David Hockney at Tate Britain
Report by Sarah Roberts
The David Hockney exhibition at Tate Britain gathers together the artist's most celebrated works, spanning the mediums of painting, drawing, print, photography and video, in a display that reaches over six decades.
Put together in celebration of Hockney's 80th birthday, the exhibition is his most extensive show and his first retrospective since 1988. It includes more than 100 works, spread across thirteen rooms that run chronologically through Hockney's life.

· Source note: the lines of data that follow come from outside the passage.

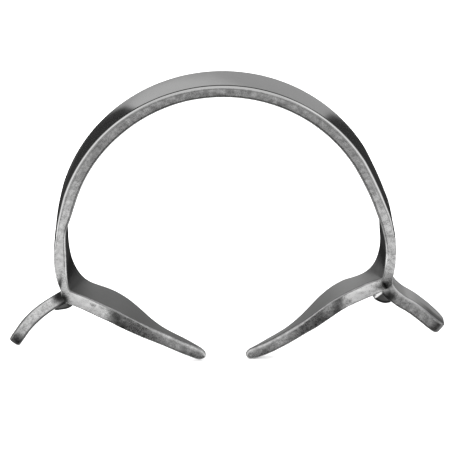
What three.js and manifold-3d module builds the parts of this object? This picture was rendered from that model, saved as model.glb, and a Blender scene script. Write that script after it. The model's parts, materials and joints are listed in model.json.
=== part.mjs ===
// Self-retaining cheek retractor: a sprung omega-shaped steel bow whose two ends
// each carry a long inner blade (inside the cheek) and a short outer blade
// (outside the cheek), joined at a brazed crotch.
//
// Millimetres, +Z up. X runs across the bow, left at -X. Y runs through the width
// of the strip, front at -Y. The origin is under the middle of the bow, level
// with the lowest blade tip.
import * as THREE from 'three';
import Module from 'manifold-3d';
import { mergeVertices } from 'three/addons/utils/BufferGeometryUtils.js';

const { smoothstep, lerp, degToRad, radToDeg } = THREE.MathUtils;

// ---- driving dimensions ------------------------------------------------------
const BOW_CENTRE_Z = 29.24;      // height of the bow's arc centre above the tips
const BOW_OUTER_R = 36.5;        // radius of the bow's outer face
const STRIP_THICKNESS = 2.75;    // at the crown
const BOW_MID_R = BOW_OUTER_R - STRIP_THICKNESS / 2;
const STRIP_WIDTH = 10.84;
const STRIP_CHAMFER = 0.35;      // broken edge along the strip
const FINGER_CHAMFER = 0.7;      // broken edge along the narrow end of an inner blade
const FLEX_ANGLE = 32;           // degrees from the crown to each flexing station
const FLEX_GAP = 0.3;            // slit between two lengths of the strip
const HALF_GAP_ANGLE = radToDeg(FLEX_GAP / 2 / BOW_MID_R);
const JOIN_GAP = 0.3;            // brazing gap between joined pieces
const BRAZE_WIDTH = 6.0;         // width of the brazing metal under a crotch
const JOIN_Z = -4;               // where the bow ends and an inner blade begins

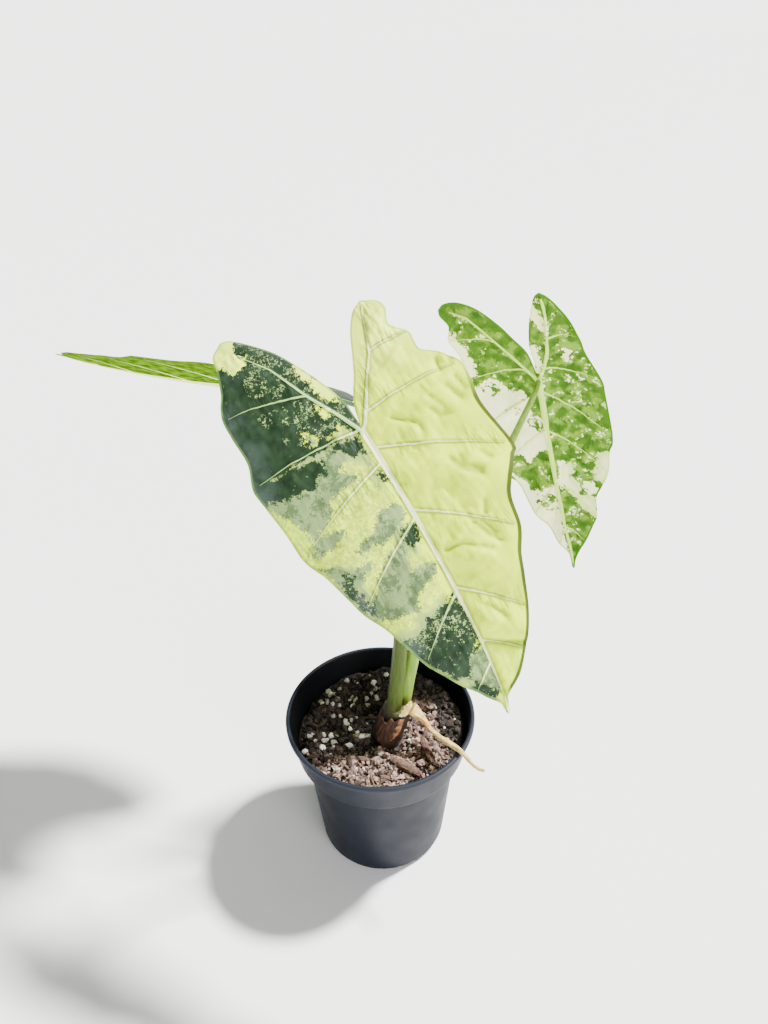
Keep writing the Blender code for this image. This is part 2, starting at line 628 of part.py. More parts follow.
def blade_surface(leaf):
    """Middle surface of a blade as welded points and triangles, with the rib's depth under it."""
    points, depths, skins, count = [], [], [], 0
    for number, half in enumerate(leaf["halves"]):
        lobe = np.linspace(half["outer"][0][0], 0, COSTA_ROWS)
        rows = np.concatenate([lobe, np.linspace(0, leaf["length"], MIDRIB_ROWS)[1:]])
        for edge, s, across, bow in (
            ("outer", rows, ACROSS, VEIN_BOW),
            ("inner", lobe, ACROSS_LOBE, 0.0),
        ):
            flat, off = flat_sheet(leaf, half, edge, s, across, bow)
            quiet = 1.0 if edge == "outer" else 0.0
            lift = quiet * relief(half, s, across)
            place_s = np.abs(s)[:, None] / leaf["length"]
            depth = RIB_HEIGHT * np.clip(1 - place_s, 0.1, 1) * np.exp(-((off / RIB_WIDTH) ** 2))
            skin = grid_triangles(len(s), len(across))
            if (edge == "outer") == (number == 1):
                skin = skin[:, ::-1]
            skins.append(skin + count)
            points.append(place(leaf, flat[..., 0], flat[..., 1], lift).reshape(-1, 3))
            depths.append(depth.ravel())
            count += len(points[-1])
    points, depths, skin = np.concatenate(points), np.concatenate(depths), np.concatenate(skins)
    _, first, same = np.unique(np.round(points, 3), axis=0, return_index=True, return_inverse=True)
    return points[first], depths[first], same.ravel()[skin]


def make_blade(name, mat):
    mid, depth, skin = blade_surface(LEAVES[name])
    a, b, c = (mid[skin[:, i]] for i in range(3))
    facing = np.cross(b - a, c - a)
    normals = np.zeros_like(mid)
    for i in range(3):
        np.add.at(normals, skin[:, i], facing)
    normals /= np.linalg.norm(normals, axis=1)[:, None]
    if (normals @ np.array(LEAVES[name]["faces"])).mean() < 0:
        normals, skin = -normals, skin[:, ::-1]
    upper = mid + normals * BLADE_THICKNESS / 2
    under = mid - normals * (BLADE_THICKNESS / 2 + depth)[:, None]
    points, faces = thicken(upper, under, skin)
    return solid(f"blade_{name}", points, faces, mat, turn_out=False)


def build():
    clear_scene()
    plastic = material("pot_plastic", (0.045, 0.055, 0.07), 0.45)
    mix = material("potting_mix", (0.09, 0.055, 0.04), 0.95)
    bark = material("stem_skin", (0.16, 0.075, 0.035), 0.85)
    paper = material("papery_skin", (0.35, 0.17, 0.07), 0.8)
    straw = material("dried_stalk", (0.72, 0.5, 0.3), 0.8)
    stalk = material("petiole_skin", (0.22, 0.3, 0.08), 0.45)
    leaf = {
        "front": material("front_blade", (0.5, 0.6, 0.28), 0.6),
        "right": material("right_blade", (0.25, 0.42, 0.12), 0.55),
        "left": material("left_blade", (0.3, 0.45, 0.1), 0.55),
    }
    make_pot(plastic)
    soil = make_soil(mix)
    sink_stem(soil)
    make_stem_base(bark)
    make_sheath(paper)
    make_dried_stalk(straw)
    for name in LEAVES:
        make_petiole(name, stalk)
        make_blade(name, leaf[name])


build()
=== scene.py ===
"""Potted variegated alocasia: the finished surfaces of its pot, soil, stalks and leaves.

Sizes are in millimetres, as on the real plant; a mesh is turned to metres as it is made.
"""
import math

import bmesh
import bpy
import numpy as np
from mathutils import Matrix, Vector


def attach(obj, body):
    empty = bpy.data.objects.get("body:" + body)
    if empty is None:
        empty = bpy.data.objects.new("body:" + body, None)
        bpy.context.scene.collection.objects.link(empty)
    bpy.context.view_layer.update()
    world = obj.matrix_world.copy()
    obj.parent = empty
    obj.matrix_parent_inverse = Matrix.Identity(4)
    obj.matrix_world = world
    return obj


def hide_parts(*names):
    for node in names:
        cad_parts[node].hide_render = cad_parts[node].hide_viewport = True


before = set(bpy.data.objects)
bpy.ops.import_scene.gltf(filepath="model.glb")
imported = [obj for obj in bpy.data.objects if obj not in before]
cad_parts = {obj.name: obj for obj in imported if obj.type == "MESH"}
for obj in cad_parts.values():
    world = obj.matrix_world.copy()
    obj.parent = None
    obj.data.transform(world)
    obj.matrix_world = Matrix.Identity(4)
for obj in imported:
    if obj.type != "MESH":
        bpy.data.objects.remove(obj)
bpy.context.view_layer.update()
MM = 0.001

# View
# The plant is seen from in front and well above the rim, as by someone standing at a low table.
# The eye's place and tilt are those at which the pot's rim and foot take the shape they have.
EYE = (4.7, -303.5, 417.5)
LOOK_DOWN = math.radians(32.5)
HEAD_TILT = math.radians(-1.3)
LENS = 27.18
SENSOR = 36.0

level = np.array([1.0, 0.0, 0.0])
upward = np.array([0.0, math.sin(LOOK_DOWN), math.cos(LOOK_DOWN)])
ahead = np.array([0.0, math.cos(LOOK_DOWN), -math.sin(LOOK_DOWN)])
eye_right = math.cos(HEAD_TILT) * level + math.sin(HEAD_TILT) * upward
eye_up = math.cos(HEAD_TILT) * upward - math.sin(HEAD_TILT) * level
camera = bpy.data.objects.new("camera", bpy.data.cameras.new("camera"))
camera.data.lens = LENS
camera.data.sensor_width = SENSOR
camera.data.clip_start = 0.01
camera.matrix_world = Matrix(
    [[eye_right[i], eye_up[i], -ahead[i], EYE[i] * MM] for i in range(3)] + [[0, 0, 0, 1]]
)
bpy.context.scene.collection.objects.link(camera)
bpy.context.scene.camera = camera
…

As Britain's most celebrated living artist, the Tate aims to reflect Hockney's remarkable career, showing the varied artistic styles he employs, and the varied spaces his art occupies, from the fields of Yorkshire, to Bradford, London, and, perhaps most famously, the swimming pools of LA. The exhibition shows how the idea for each new direction was rooted in the work that came before it, while his trademark vibrant and illuminating use of colour is threaded through each painting.
Hockney has always embraced technology and was one of the first artists to make use of television, which allowed him to communicate to a broad audience, during a time when most of the population was oblivious to contemporary art. And he continues to utilise new and expanding technologies in his work, using iPads and iPhones to create new art forms.
The exhibition is the fastest-selling show in Tate history, and tickets have been so sought-after that Tate Britain has extended its opening times to accommodate more visitors. Perhaps the popularity of the show is a testament to Hockney's view that art should be inclusive and wide-reaching, and not just reserved for a small fragment of society.